- Acts of the Apostles 1:6-14
- Psalm 68:1-10, 33-36
- 1 Peter 4:12-14, 5:6-11
- John 17:1-11
In the days between Ascension and Pentecost, we gather with the disciples in the upper room, waiting for the Spirit to transform the church around the world. In today’s gospel Jesus prays for his followers and for their mission in his name. Amid religious, social, and economic divisions, we seek the unity that Jesus had with his Father. Made one in baptism, we go forth to live our faith in the world., eager for the unity that God intends for the whole human family.
Throughout the Bible, clouds are a sign of God’s presence: Moses on the mountain receiving the covenant, Jesus’ transfiguration, and now his ascension. But in our lives clouds often represent trouble – they accompany storms, forest fires, bombs, and violence. Steven Curtis Chapman sings of this apparent contradiction in “Sometimes He Comes in the Clouds.”

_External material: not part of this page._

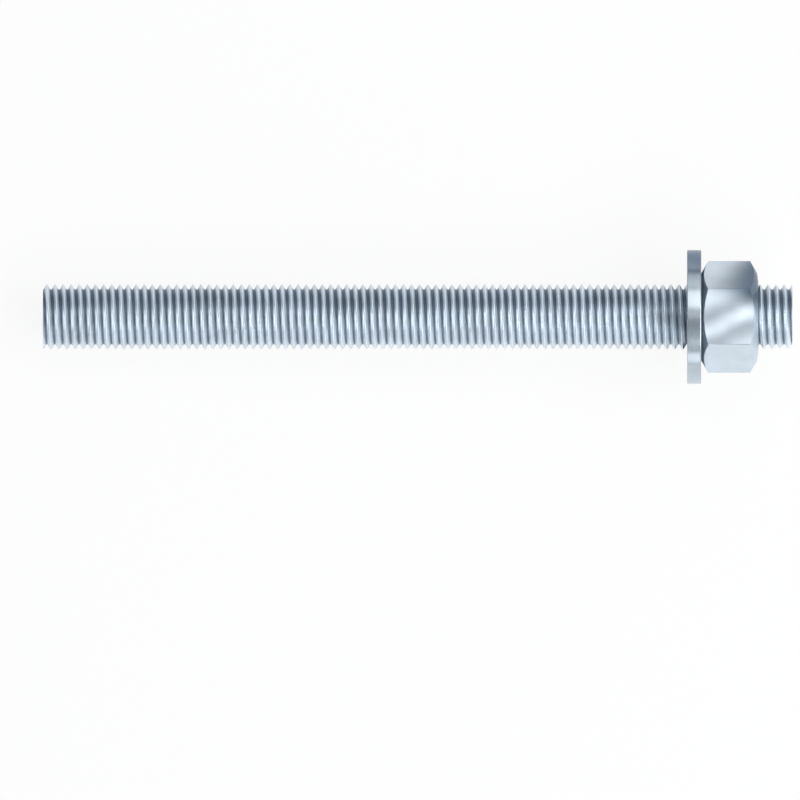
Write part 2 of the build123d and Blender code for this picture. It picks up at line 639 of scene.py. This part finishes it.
def add_world():
    """Dim surroundings, paler on the near side. Past the floor's edge the camera sees white."""
    world = bpy.data.worlds.new("world")
    bpy.context.scene.world = world
    world.use_nodes = True
    tree = world.node_tree
    direction = node(tree, "ShaderNodeTexCoord", {}).outputs["Generated"]
    palest_side = Vector((0.5, -0.85, 0.1)).normalized()
    toward = node(
        tree, "ShaderNodeVectorMath", {0: direction, 1: palest_side}, operation="DOT_PRODUCT"
    ).outputs["Value"]
    # From -1 to 1 becomes from 0 to 1
    nearness = node(
        tree, "ShaderNodeMath", {0: toward, 1: 0.5, 2: 0.5}, operation="MULTIPLY_ADD"
    ).outputs[0]
    fade = node(tree, "ShaderNodeValToRGB", {"Fac": nearness})
    far, near = fade.color_ramp.elements
    far.position = 0.1
    far.color = (0.04, 0.055, 0.07, 1)
    near.position = 0.95
    near.color = (0.24, 0.27, 0.30, 1)
    white_share = seen_share(tree, direct_share=1.0, glossy_share=0.1)
    colour = colour_mix(tree, white_share, fade.outputs["Color"], (1, 1, 1, 1))
    tree.links.new(colour, tree.nodes["Background"].inputs["Color"])


# Light
def softbox(name, place, size, radiance, aim=(0, 0, 0)):
    """Rectangular lamp whose face is as bright as the radiance says, placed and sized in metres."""
    lamp = bpy.data.lights.new(name, "AREA")
    lamp.shape = "RECTANGLE"
    lamp.size, lamp.size_y = size
    lamp.energy = radiance * math.pi * size[0] * size[1]
    box = new_object(name, lamp)
    box.location = place
    box.rotation_euler = (Vector(aim) - Vector(place)).to_track_quat("-Z", "Y").to_euler()


def add_lamps():
    """Soft lamps over the rod and on both sides of it, and a strong one on the nut's side."""
    softbox("overhead", place=(0, 0.08, 1.2), size=(0.8, 0.26), radiance=0.5, aim=(0, 0.04, 0))
    softbox("back", place=(0, 0.66, 1.09), size=(1.3, 0.75), radiance=1.45)
    softbox("low_back", place=(0, 1.25, 0.55), size=(1.4, 0.7), radiance=0.9)
    softbox("front", place=(-0.2, -1.15, 0.33), size=(1.4, 0.45), radiance=1.2)
    softbox("high_front", place=(0, -0.95, 0.66), size=(1.4, 0.6), radiance=0.12)
    softbox("key", place=(0.75, -0.35, 0.97), size=(2.0, 0.6), radiance=4.0)


add_camera()
add_rod()
add_washer()
add_nut()
add_floor()
add_world()
add_lamps()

On an airplane, turbulence can have many causes, but a primary one is flying into or out of clouds. In 1 Peter 4, the writer says we should expect some turbulence – and being in the clouds, in God’s presence, isn’t necessarily going to prevent that. In fact, it may even cause it! In a chapter entitled, “Knocking on Heaven’s Door” (Traveling Mercies: Some Thoughts on Faith, 1999: Pantheon, pp. 59-67) Anne Lamott describes a flight with plenty of atmospheric and situational turbulence. While her faith doesn’t enable her to escape this turbulence, it helps her to recognize the tiny miracles that occur in the tumult.
Questions for Reflection:
- How is the total life and ministry of Jesus expressed in the below prayer?
- The words “glory” and “glorify” are used several times in the Gospel as well as the Epistle (1 Peter 4:12-14). How are we called to glorify God in our own lives?
- As you look at all the readings for today, what promises and reassurances are offered for the followers of Jesus?
- Where is there turbulence in your life? What gives you reassurance or a sense of calm? How does turbulence keep you aware of your thoughts, feelings, and awareness of the world around you?
The text for this Sunday might be called a “Prayer of Consecration” for the church. The Body of Christ becomes a living sacrament to the world, an “outward and visible sign” of Christ’s redeeming presences in history. This is how the Risen Christ will be known in the generations to come:The words that you gave to me I have given to them, and they have received them and know in truth that I came from you; and they have believed that you sent me . . . And now I am no longer in the world, but they are in the world, and I am coming to you. Holy Father, protect them in your name that you have given me, so that they may be one, as we are one. (John 17:8, 11)
- The Sixth Sunday of Easter: Year A (prayerbookguide.wordpress.com)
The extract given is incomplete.